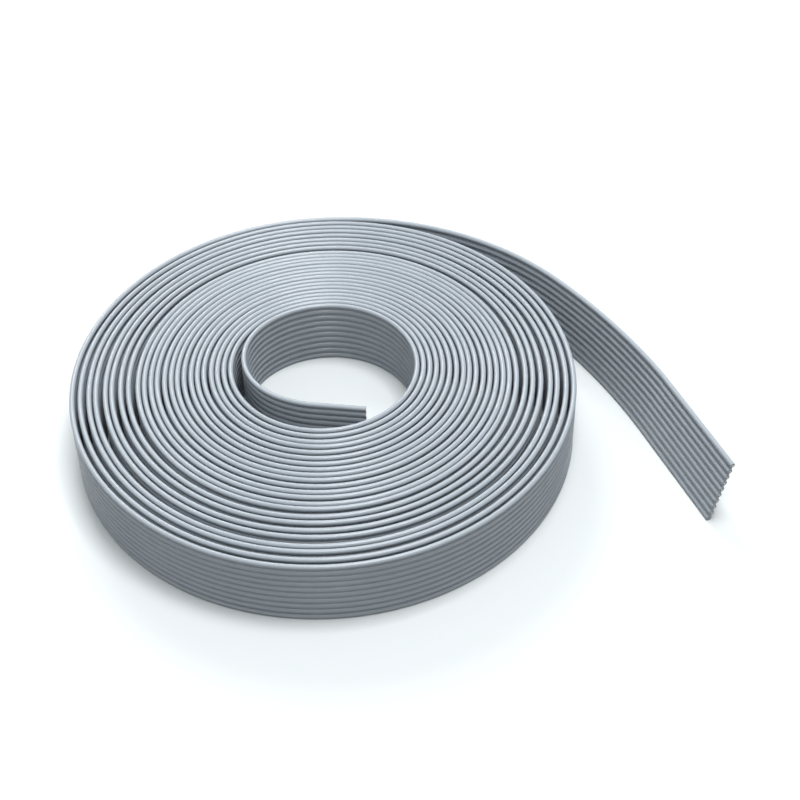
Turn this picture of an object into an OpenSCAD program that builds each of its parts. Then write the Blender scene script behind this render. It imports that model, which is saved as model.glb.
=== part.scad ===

####################

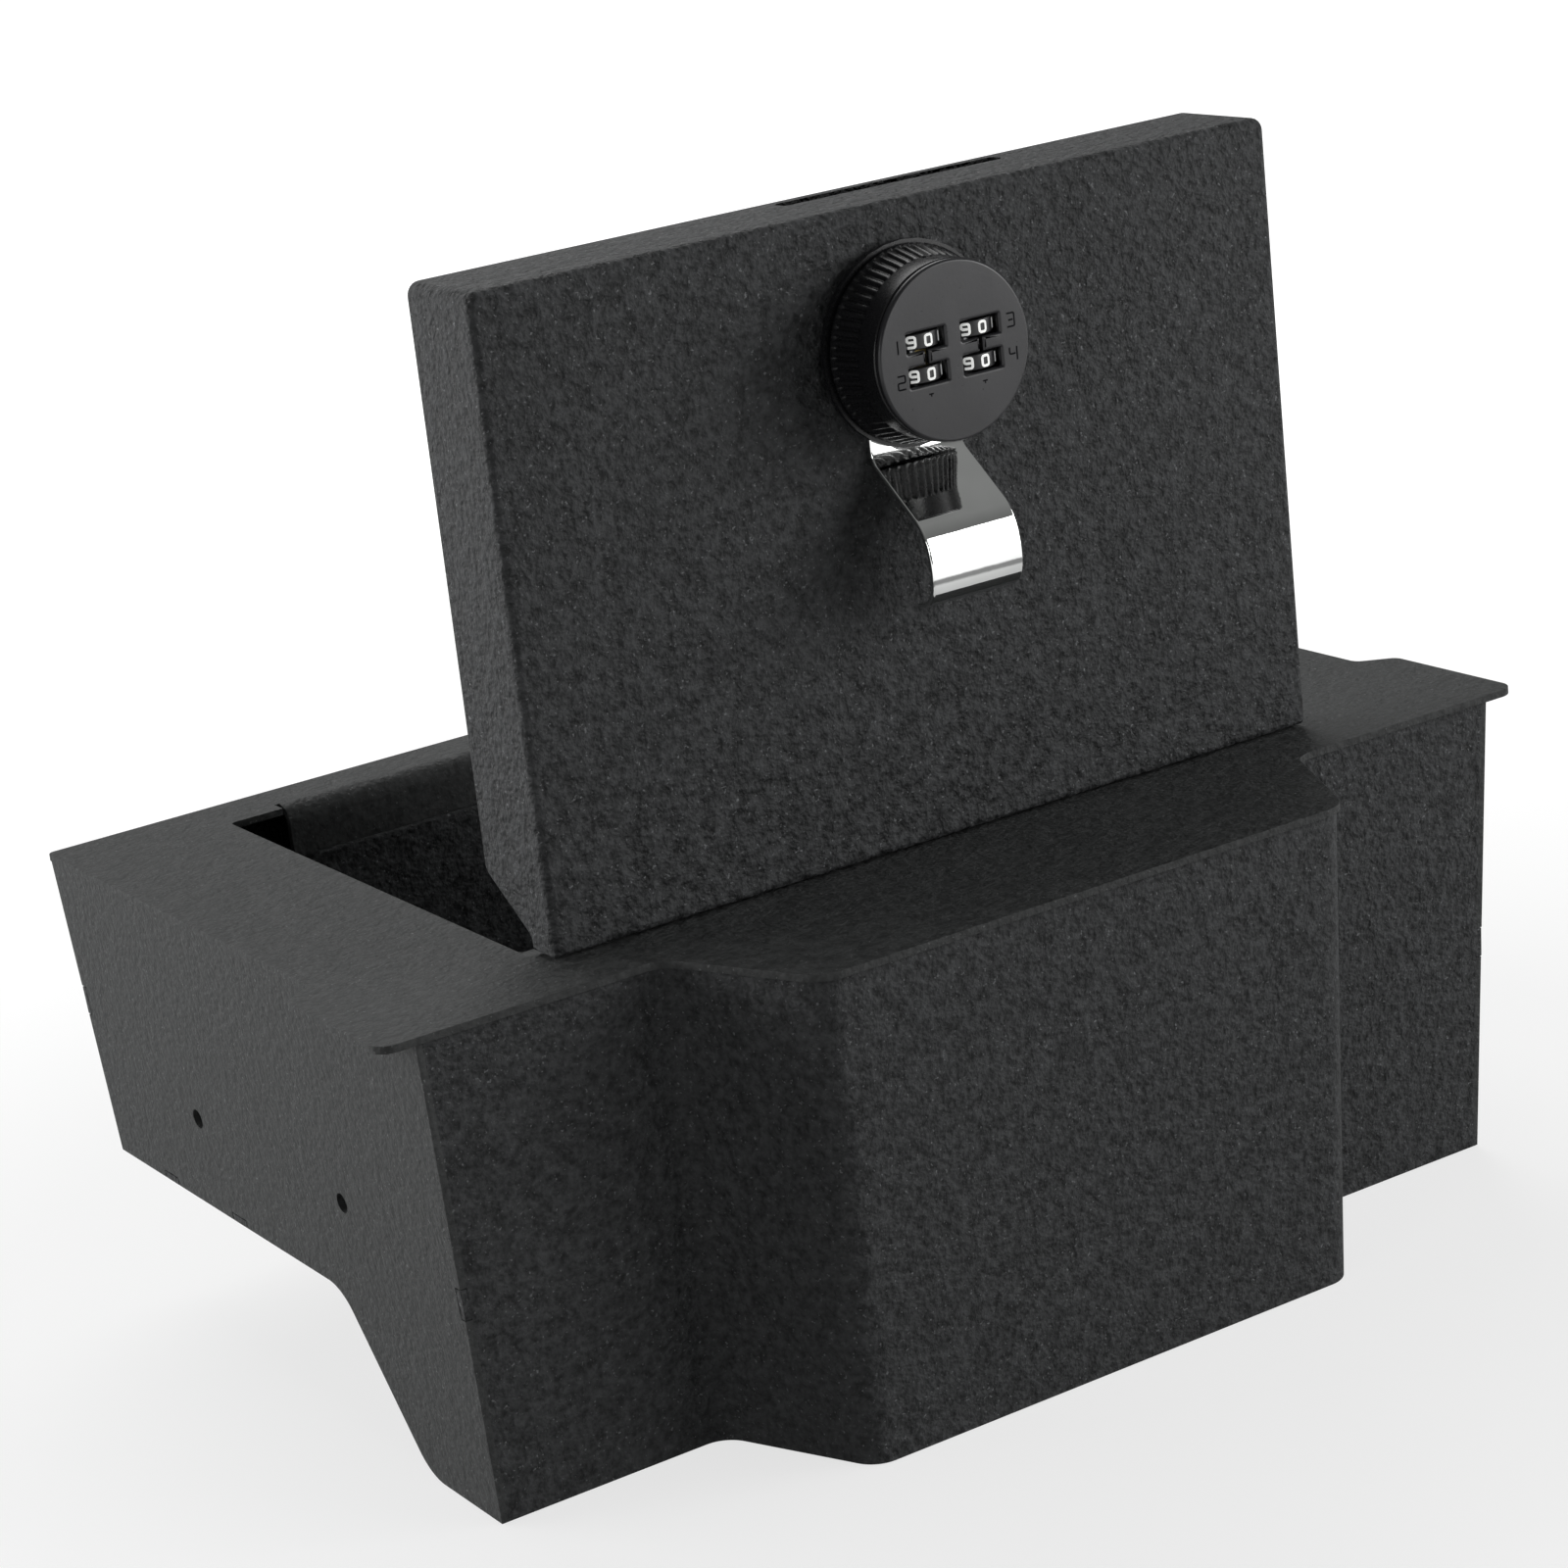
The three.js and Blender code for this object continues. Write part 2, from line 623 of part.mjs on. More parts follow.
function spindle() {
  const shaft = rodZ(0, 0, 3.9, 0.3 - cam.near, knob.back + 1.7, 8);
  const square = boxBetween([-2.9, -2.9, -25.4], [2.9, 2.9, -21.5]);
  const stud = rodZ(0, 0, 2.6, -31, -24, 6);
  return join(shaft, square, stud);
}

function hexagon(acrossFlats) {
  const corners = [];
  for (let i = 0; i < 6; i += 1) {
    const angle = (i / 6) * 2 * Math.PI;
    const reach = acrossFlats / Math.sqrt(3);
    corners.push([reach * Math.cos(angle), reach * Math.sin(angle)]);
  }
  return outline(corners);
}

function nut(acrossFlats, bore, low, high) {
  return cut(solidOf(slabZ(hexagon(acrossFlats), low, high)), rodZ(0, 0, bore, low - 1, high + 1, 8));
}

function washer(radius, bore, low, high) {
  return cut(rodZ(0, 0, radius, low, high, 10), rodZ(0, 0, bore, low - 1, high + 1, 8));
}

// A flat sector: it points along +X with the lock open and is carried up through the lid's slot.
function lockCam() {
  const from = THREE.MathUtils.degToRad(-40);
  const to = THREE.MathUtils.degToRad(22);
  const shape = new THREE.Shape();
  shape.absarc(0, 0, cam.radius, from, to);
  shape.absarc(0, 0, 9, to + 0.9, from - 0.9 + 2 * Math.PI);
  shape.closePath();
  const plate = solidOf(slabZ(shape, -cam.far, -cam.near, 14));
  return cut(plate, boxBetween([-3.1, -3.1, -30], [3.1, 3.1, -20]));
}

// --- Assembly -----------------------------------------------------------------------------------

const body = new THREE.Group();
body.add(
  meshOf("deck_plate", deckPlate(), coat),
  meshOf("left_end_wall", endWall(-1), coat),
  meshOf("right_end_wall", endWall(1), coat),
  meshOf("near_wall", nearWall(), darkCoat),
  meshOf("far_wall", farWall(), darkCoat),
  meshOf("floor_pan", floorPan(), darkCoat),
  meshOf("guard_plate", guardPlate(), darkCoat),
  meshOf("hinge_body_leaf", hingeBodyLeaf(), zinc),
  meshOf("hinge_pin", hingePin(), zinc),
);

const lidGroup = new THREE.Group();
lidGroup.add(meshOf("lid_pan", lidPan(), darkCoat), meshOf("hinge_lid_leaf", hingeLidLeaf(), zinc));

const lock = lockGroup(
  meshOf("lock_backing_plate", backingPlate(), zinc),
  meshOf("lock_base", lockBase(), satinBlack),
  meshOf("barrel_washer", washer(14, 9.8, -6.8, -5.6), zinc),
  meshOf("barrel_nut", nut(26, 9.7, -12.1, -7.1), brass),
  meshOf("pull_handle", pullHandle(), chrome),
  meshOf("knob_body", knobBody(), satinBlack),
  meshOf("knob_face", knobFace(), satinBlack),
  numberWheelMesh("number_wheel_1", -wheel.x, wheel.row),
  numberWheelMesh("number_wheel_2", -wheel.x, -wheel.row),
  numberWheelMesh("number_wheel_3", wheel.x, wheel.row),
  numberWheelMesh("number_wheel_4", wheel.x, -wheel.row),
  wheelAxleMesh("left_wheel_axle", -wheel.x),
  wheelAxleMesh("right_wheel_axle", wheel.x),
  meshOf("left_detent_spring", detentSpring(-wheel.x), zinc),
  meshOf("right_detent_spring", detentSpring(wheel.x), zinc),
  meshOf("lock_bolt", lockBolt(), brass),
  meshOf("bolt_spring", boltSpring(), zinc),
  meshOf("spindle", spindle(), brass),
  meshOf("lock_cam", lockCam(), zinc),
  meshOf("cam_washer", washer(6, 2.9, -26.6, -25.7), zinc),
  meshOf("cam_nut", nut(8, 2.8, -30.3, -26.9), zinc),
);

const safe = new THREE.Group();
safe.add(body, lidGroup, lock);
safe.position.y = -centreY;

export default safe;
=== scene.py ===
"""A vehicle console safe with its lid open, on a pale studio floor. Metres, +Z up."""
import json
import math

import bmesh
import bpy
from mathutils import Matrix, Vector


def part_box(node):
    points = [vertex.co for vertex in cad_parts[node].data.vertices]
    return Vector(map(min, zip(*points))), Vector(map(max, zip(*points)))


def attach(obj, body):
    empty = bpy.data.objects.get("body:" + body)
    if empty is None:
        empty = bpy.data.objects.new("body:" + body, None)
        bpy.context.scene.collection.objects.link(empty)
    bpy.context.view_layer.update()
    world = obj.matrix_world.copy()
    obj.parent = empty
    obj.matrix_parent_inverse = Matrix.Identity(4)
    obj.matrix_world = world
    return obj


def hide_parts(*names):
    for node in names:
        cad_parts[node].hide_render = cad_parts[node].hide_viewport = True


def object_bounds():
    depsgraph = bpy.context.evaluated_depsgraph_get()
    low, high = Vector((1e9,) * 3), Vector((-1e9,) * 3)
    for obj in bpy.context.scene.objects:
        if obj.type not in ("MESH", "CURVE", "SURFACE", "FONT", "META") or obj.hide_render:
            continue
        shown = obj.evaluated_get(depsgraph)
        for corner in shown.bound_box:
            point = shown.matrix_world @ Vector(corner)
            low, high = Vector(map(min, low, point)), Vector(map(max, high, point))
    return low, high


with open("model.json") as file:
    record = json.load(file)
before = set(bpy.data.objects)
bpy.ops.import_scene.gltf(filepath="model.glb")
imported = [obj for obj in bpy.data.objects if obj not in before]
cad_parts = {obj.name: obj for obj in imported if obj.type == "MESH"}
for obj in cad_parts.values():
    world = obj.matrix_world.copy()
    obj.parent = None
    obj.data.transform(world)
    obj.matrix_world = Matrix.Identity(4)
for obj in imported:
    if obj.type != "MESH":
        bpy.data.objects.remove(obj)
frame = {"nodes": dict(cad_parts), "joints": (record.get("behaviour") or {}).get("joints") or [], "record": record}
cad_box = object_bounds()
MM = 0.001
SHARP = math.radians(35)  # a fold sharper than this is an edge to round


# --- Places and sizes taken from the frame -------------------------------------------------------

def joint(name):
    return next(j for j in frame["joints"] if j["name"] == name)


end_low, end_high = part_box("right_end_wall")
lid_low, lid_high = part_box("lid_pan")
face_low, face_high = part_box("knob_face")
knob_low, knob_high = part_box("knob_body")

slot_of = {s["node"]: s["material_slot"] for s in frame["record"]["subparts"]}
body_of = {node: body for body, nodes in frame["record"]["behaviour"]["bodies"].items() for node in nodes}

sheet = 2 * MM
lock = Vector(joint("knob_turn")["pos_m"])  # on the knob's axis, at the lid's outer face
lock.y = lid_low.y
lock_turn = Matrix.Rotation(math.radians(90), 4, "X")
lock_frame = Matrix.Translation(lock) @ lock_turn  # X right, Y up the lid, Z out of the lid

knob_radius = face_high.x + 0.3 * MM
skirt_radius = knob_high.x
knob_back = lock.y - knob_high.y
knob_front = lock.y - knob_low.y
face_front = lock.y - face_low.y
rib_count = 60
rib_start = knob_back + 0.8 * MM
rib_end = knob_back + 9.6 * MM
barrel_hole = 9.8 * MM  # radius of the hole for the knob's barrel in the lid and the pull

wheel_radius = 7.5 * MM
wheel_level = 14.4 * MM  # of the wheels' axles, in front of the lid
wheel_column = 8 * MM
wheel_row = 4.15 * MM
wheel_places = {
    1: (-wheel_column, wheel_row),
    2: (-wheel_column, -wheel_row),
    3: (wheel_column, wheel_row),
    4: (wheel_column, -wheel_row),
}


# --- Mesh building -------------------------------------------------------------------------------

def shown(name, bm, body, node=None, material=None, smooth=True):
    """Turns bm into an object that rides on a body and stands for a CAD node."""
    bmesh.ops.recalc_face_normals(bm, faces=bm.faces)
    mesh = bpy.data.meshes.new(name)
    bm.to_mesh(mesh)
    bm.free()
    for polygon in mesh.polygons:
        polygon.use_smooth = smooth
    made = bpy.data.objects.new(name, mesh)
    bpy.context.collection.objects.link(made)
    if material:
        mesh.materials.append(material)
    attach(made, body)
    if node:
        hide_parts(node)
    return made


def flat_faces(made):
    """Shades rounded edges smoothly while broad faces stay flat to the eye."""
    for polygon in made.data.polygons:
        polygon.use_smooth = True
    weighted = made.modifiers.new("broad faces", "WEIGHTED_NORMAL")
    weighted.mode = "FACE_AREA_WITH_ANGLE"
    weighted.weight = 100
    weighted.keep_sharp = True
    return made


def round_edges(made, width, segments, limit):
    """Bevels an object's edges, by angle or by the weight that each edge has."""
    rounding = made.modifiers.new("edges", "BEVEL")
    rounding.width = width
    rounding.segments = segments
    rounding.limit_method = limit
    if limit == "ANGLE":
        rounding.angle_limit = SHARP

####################

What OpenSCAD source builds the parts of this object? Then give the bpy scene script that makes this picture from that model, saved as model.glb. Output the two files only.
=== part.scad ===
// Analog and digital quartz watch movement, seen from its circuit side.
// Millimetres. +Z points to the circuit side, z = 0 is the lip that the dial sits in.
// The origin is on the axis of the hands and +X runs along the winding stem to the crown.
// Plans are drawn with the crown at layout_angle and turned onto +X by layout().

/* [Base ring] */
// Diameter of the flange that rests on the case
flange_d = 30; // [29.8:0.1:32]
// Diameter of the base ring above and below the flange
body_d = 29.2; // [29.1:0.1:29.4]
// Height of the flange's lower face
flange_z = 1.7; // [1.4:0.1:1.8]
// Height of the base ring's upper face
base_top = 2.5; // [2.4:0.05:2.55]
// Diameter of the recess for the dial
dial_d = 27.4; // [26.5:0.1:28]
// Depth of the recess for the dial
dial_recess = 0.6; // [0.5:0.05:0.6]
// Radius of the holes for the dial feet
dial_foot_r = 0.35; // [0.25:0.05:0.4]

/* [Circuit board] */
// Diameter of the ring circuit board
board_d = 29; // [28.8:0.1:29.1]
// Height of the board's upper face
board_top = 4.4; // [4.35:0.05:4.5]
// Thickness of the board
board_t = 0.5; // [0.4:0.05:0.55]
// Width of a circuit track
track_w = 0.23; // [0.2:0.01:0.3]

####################

What is being asked
In the listing above, find the line containing "const safe = new THREE.Group();" and the line containing "for corner in", then repeat those two lines and everything between them exactly.

Correct result
const safe = new THREE.Group();
safe.add(body, lidGroup, lock);
safe.position.y = -centreY;

export default safe;
=== scene.py ===
"""A vehicle console safe with its lid open, on a pale studio floor. Metres, +Z up."""
import json
import math

import bmesh
import bpy
from mathutils import Matrix, Vector


def part_box(node):
    points = [vertex.co for vertex in cad_parts[node].data.vertices]
    return Vector(map(min, zip(*points))), Vector(map(max, zip(*points)))


def attach(obj, body):
    empty = bpy.data.objects.get("body:" + body)
    if empty is None:
        empty = bpy.data.objects.new("body:" + body, None)
        bpy.context.scene.collection.objects.link(empty)
    bpy.context.view_layer.update()
    world = obj.matrix_world.copy()
    obj.parent = empty
    obj.matrix_parent_inverse = Matrix.Identity(4)
    obj.matrix_world = world
    return obj


def hide_parts(*names):
    for node in names:
        cad_parts[node].hide_render = cad_parts[node].hide_viewport = True


def object_bounds():
    depsgraph = bpy.context.evaluated_depsgraph_get()
    low, high = Vector((1e9,) * 3), Vector((-1e9,) * 3)
    for obj in bpy.context.scene.objects:
        if obj.type not in ("MESH", "CURVE", "SURFACE", "FONT", "META") or obj.hide_render:
            continue
        shown = obj.evaluated_get(depsgraph)
        for corner in shown.bound_box:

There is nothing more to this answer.